The place she moved to was over an hour away from the church (she stopped attending after she moved). She continued to call, treating me like her pastor and expecting the deacons to continue to minister to her. So, I encouraged her to find a local church where she could become part of a Christian family that could be there to help her. I offered to help her with that search. She was speaking of emotional struggles, so I offered to help her find a local Christian counselor if she desired.
And to my surprise, she started aiming her anger and frustration at me. All that I had done and was doing was not enough. She wanted someone to be upset with, and since I appeared to be one of the few who were giving her an ear, I became the object of her anger.

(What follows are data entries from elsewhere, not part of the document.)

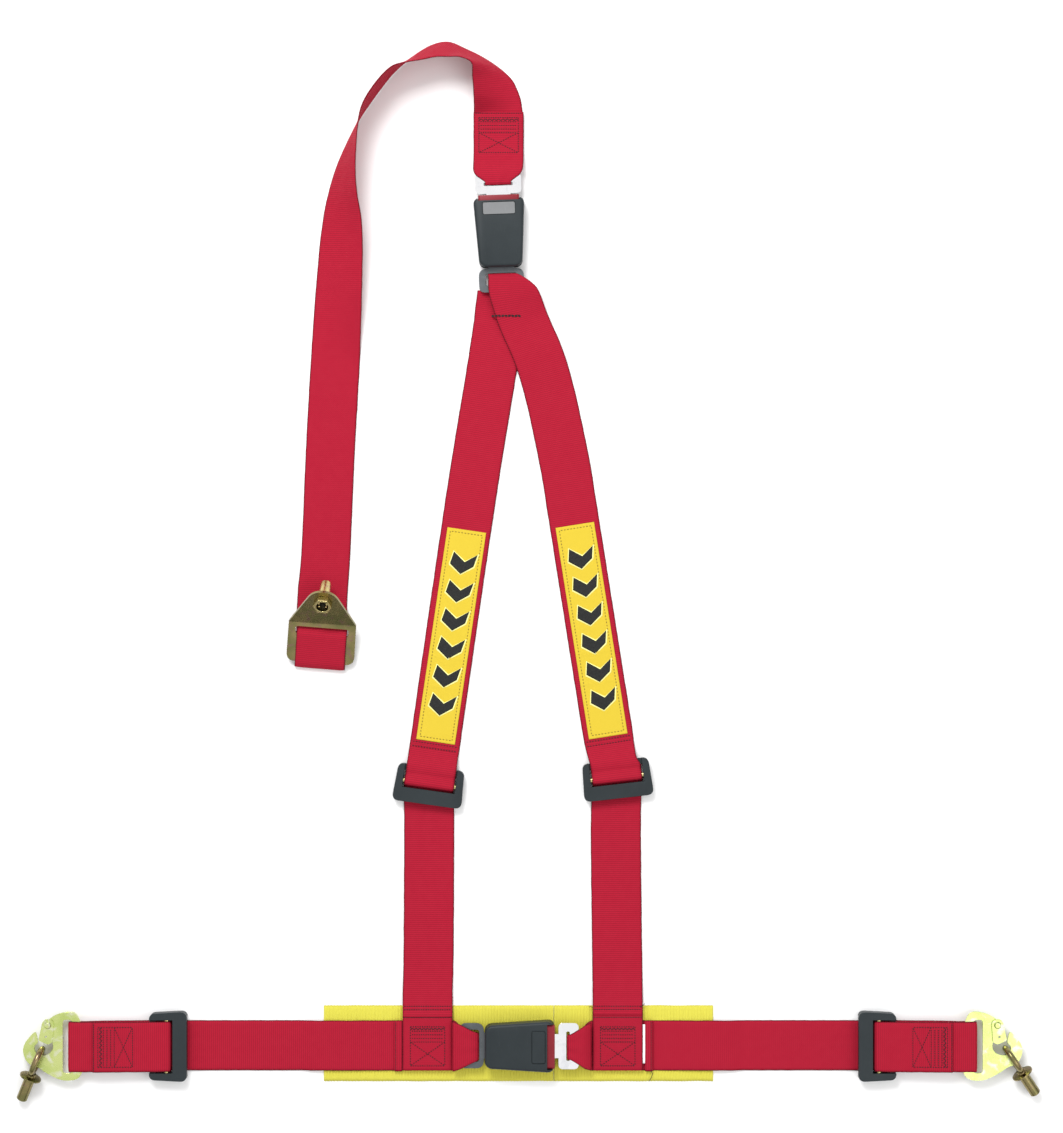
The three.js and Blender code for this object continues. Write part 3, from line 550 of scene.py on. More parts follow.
class Strip:
    """A strap's run as closely spaced cross-sections, in layout millimetres."""

    COLUMNS = 16
    STEP = 3.0

    def __init__(self, stations, thickness=WEB_THICK, pleat=2.2):
        self.thickness, self.pleat = thickness, pleat
        ends = [Vector((*a, *b)) for a, b in stations]
        smooth = self._smoothed(ends)
        self.rows, travelled, previous = [], 0.0, None
        widest = max((a - b).length for a, b in stations) / 2
        middles = [(Vector(p[:3]) + Vector(p[3:])) / 2 for p in smooth]
        for i, p in enumerate(smooth):
            a, b = Vector(p[:3]), Vector(p[3:])
            if previous is not None:
                travelled += (middles[i] - previous).length
            previous = middles[i]
            along = middles[min(i + 1, len(middles) - 1)] - middles[max(i - 1, 0)]
            normal = (b - a).cross(along).normalized()
            across = (a - b) / 2
            across.length = min(across.length, widest)
            self.rows.append((middles[i], across, normal, travelled))
        self.length = travelled

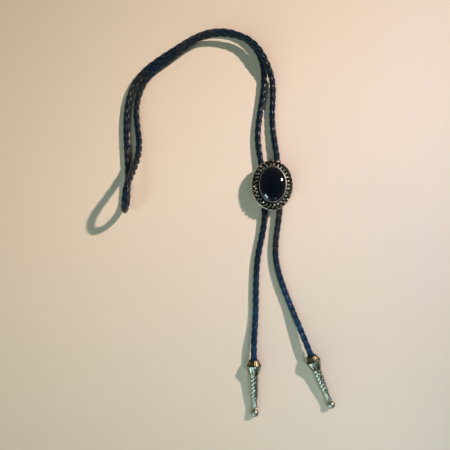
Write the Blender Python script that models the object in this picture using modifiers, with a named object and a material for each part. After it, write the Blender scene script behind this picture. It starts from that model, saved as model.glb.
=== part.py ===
"""Bolo tie lying loose on a surface: a braided leather cord looped through an oval slide.

Units are metres, +Z is up. The origin lies on the surface under the slide's centre,
+Y runs from the slide towards the neck loop and +X towards the right-hand tip.
"""
import math

import bmesh
import bpy
import numpy as np
from mathutils import Matrix, Vector

# Driving dimensions
CORD_DIAMETER = 0.0054
SEAT_GAP = 0.0003
STRAND_X = 0.0071          # each strand's distance from the slide's centre line
STRAND_Z = 0.0040          # height of the strands' axes inside the clasp
CLASP_SIZE = (0.0226, 0.0160, 0.0080)
CLASP_FLOOR = 0.0010
CLASP_TROUGH_WIDTH = 0.0064
CLASP_EDGE_ROUND = 0.0006
STONE_SEMI_AXES = (0.0110, 0.0146)
STONE_GIRDLE_HEIGHT = 0.0008
STONE_DOME_HEIGHT = 0.0038
FRAME_PLATE = 0.0007       # thickness of the plate under the stone
BEAD_COUNT = 30
BEAD_RADIUS = 0.00122
BEAD_OFFSET = 0.0046       # from the stone's edge to the ring of bead centres
PETAL_COUNT = 30
PETAL_OFFSET = 0.0023      # from the stone's edge to the ring of petal centres
PETAL_SEMI_AXES = (0.00125, 0.00085, 0.0008)
TIP_BORE_RADIUS = 0.0030
TIP_BORE_DEPTH = 0.0060
TIP_RIM_RADIUS = 0.00595
TIP_BALL_RADIUS = 0.0034
TIP_BALL_ALONG = 0.0452    # from the mouth of the tip to the ball's centre
TIP_RIM_ALONG = 0.0050     # from the mouth of the tip to its widest ring

RADIUS = CORD_DIAMETER / 2
CROSSING = RADIUS + CORD_DIAMETER + 0.0002   # axis height of a strand that lies on another

# Route of the cord's axis from inside the left tip to inside the right tip: x, y, z
CORD_ROUTE = (
    (-0.0150, -0.1506, 0.0059),
    (-0.0152, -0.1415, 0.0062),
    (-0.0136, -0.1097, RADIUS),
    (-0.0108, -0.0547, RADIUS),
    (-0.0058, -0.0238, 0.0032),
    (-0.0070, -0.0070, STRAND_Z),
    (-0.0074, 0.0090, STRAND_Z),
    (-0.0115, 0.0393, RADIUS),
    (-0.0092, 0.0653, RADIUS),
    (-0.0063, 0.0893, RADIUS),
    (-0.0088, 0.1083, RADIUS),
    (-0.0219, 0.1251, RADIUS),
    (-0.0504, 0.1306, RADIUS),
    (-0.0834, 0.1145, RADIUS),
    (-0.1146, 0.0883, RADIUS),
    (-0.1221, 0.0613, RADIUS),
    (-0.1212, 0.0193, RADIUS),
    (-0.1213, -0.0069, 0.0039),
    (-0.1216, -0.0135, 0.0047),
    (-0.1212, -0.0222, 0.0146),
    (-0.1189, -0.0191, 0.0251),
    (-0.1167, -0.0083, 0.0285),
    (-0.1152, 0.0019, 0.0228),
    (-0.1122, 0.0189, 0.0116),
    (-0.1113, 0.0358, 0.0046),
    (-0.1140, 0.0633, RADIUS),
    (-0.1070, 0.0881, 0.0036),
    (-0.0799, 0.1099, 0.0072),
    (-0.0574, 0.1244, 0.0079),
    (-0.0344, 0.1259, 0.0081),
    (-0.0174, 0.1191, CROSSING),
    (-0.0068, 0.1057, CROSSING),
    (0.0002, 0.0889, 0.0050),
    (0.0006, 0.0613, RADIUS),
    (0.0071, 0.0040, STRAND_Z),
    (0.0060, -0.0268, 0.0032),
    (0.0034, -0.0567, RADIUS),
    (0.0151, -0.0977, RADIUS),
    (0.0313, -0.1383, 0.0062),
    (0.0348, -0.1468, 0.0059),
)
STRAIGHT_CORD_STEP = 0.0162          # between the tube's points where the cord runs straight
BENT_CORD_STEP = math.radians(60)    # what a turn on the spot would take for one such step
FINE_CORD_STEPS = 3000

# Tips: the centre of the widest ring and of the ball, as they lie on the surface
TIP_SPOTS = {
    "tip_left": ((-0.0150, -0.1501), (-0.0142, -0.1905)),
    "tip_right": ((0.0346, -0.1463), (0.0497, -0.1832)),
}

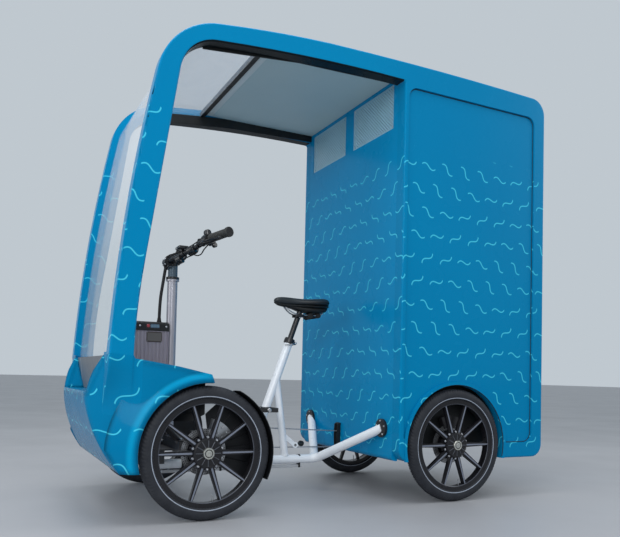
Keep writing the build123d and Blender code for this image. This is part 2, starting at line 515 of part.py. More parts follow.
# Seat post with its clamp, and the saddle
SADDLE_Z = 892.0
CLAMP_R = 24.0
CLAMP_H = 26.0
SADDLE_AHEAD = 81.0
SADDLE_L = 294.0
SADDLE_NOSE_X = SEAT_TOP_X + SADDLE_AHEAD
SADDLE_TAIL_X = SADDLE_NOSE_X - SADDLE_L
SADDLE_W = 158.0
SADDLE_RAISE = 50.0
SADDLE_TOP_Z = SADDLE_Z + SADDLE_RAISE
SADDLE_H = 46.0
post_top = seat_top + seat_axis * ((SADDLE_Z - SEAT_TOP_Z) / seat_axis.Z)
seat_post = rod(tuple(post_foot + seat_axis * SEAT_GAP), tuple(post_top), SEAT_POST_R)
seat_post += rod(tuple(seat_top + seat_axis * SEAT_GAP), tuple(seat_top + seat_axis * CLAMP_H), CLAMP_R)
RAIL_GAP_Y = 22.0
RAIL_R = 4.0
seat_post += block(post_top.X - CLAMP_R, post_top.X + CLAMP_R, -RAIL_GAP_Y - RAIL_R, RAIL_GAP_Y + RAIL_R,
                   SADDLE_Z - CLAMP_R / 2, SADDLE_TOP_Z - SADDLE_H - SEAT_GAP)
save("seat_post", seat_post)

saddle_x_shares = (0.0, 0.06, 0.30, 0.55, 0.85, 1.0)
saddle_w_shares = (0.45, 0.80, 1.0, 0.55, 0.27, 0.16)
half_outline = [(SADDLE_TAIL_X + x * SADDLE_L, w * SADDLE_W / 2) for x, w in zip(saddle_x_shares, saddle_w_shares)]
saddle_line = Spline(*half_outline)
saddle_mirror = mirror(saddle_line, about=Plane.XZ)
tail_line = Line(half_outline[0], (half_outline[0][0], -half_outline[0][1]))
nose_line = Line(half_outline[-1], (half_outline[-1][0], -half_outline[-1][1]))
saddle_plan = make_face([saddle_line, nose_line, saddle_mirror, tail_line])
saddle = extrude(Pos(0, 0, SADDLE_TOP_Z - SADDLE_H) * saddle_plan, amount=SADDLE_H)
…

In my estimation, I went above and beyond what a pastor was to do. But with some folks, no matter what you do, it’s never enough. And when they get a chance, as they continue to violate Jesus’ commands involving forgiveness (Matthew 18:21-35), feeling entitled (Luke 17:7–10), and so much more, they hide behind a keyboard and fire at the one person who actually tried to help them.
I believe this sort of thing is what sheds light on John 2:23-25.
John 2:23-25 (CSB): “While he was in Jerusalem during the Passover Festival, many believed in his name when they saw the signs he was doing. Jesus, however, would not entrust himself to them, since he knew them all and because he did not need anyone to testify about man; for he himself knew what was in man.”
Essentially, people were trusting Jesus, but Jesus wasn’t trusting them. Jesus was fully trustworthy so their trust in Him was well-placed. But Jesus knew human nature. So, He set up a boundary regarding trust in others that He only crossed if it was prudent.
So, my friend, if your pastor (or anyone else you know) feels like they remain a bit distant from everyone, it may be because they have been hurt before and have learned to set boundaries. When boundaries become walls that shut people out, that can be a problem. But healthy boundaries acknowledge that some people are not worthy of trust so the relationship can only go so far.
Anyway, I suspect that if you have read to the end of this post, you have also been hurt by someone and know what it’s like to set up boundaries as a result of that hurt. Feel free to leave comments or counsel in the “Comments” section below. I always try to respond to each one.

I am with you! I have my own accouting business and consider it my ministry. I help people with their finances, taxes etc, but also look to help them spiritually, if I can. Just yesterday I have a client who I am helping to buy a house. He is happy with my services and knows I am doing everything in my ability to get this accomplished. We have been seding info to the lender for the last 2 months so everything would be in place at closing. The last 4 days, the lender has changed the terms 6 different times, asking for this, that, and the other. Then went silent saying she was going on vacation for Memorial Day and would be back until Tuesday. (The closing is Wed!) What got me was the realtor called me yesterday saying I was at fault by not telling her the timing of filing things with the IRS. I should have know better etc. This was the lender he, as the realtor told my client to use. I took a deep breath, open my palms up on my lap, and calmy told him I have bent over backwards with all of her requests, and it should not be up to me to tell her how to do her job. He started getting upset stating we are almost out of time, and I told him I am doing what my client tells me. He is the one who has the ultimate decision, and trying to get me to do something without his approval is not going to happen. Then I just went silent, praying the whole time, and let him go on and on. When he saw he was not going to get his way, he ended the call. I just do my best every day, doing what I believe God has called me to do to help others, and leave the outcome to Him. I do my best not to get sucked into people’s drama, for sometimes it is not my burden to carry. Bless you for doing your best with this woman. Some people you can never please and they are just looking for someone to blame for their choices. Keep up the good work!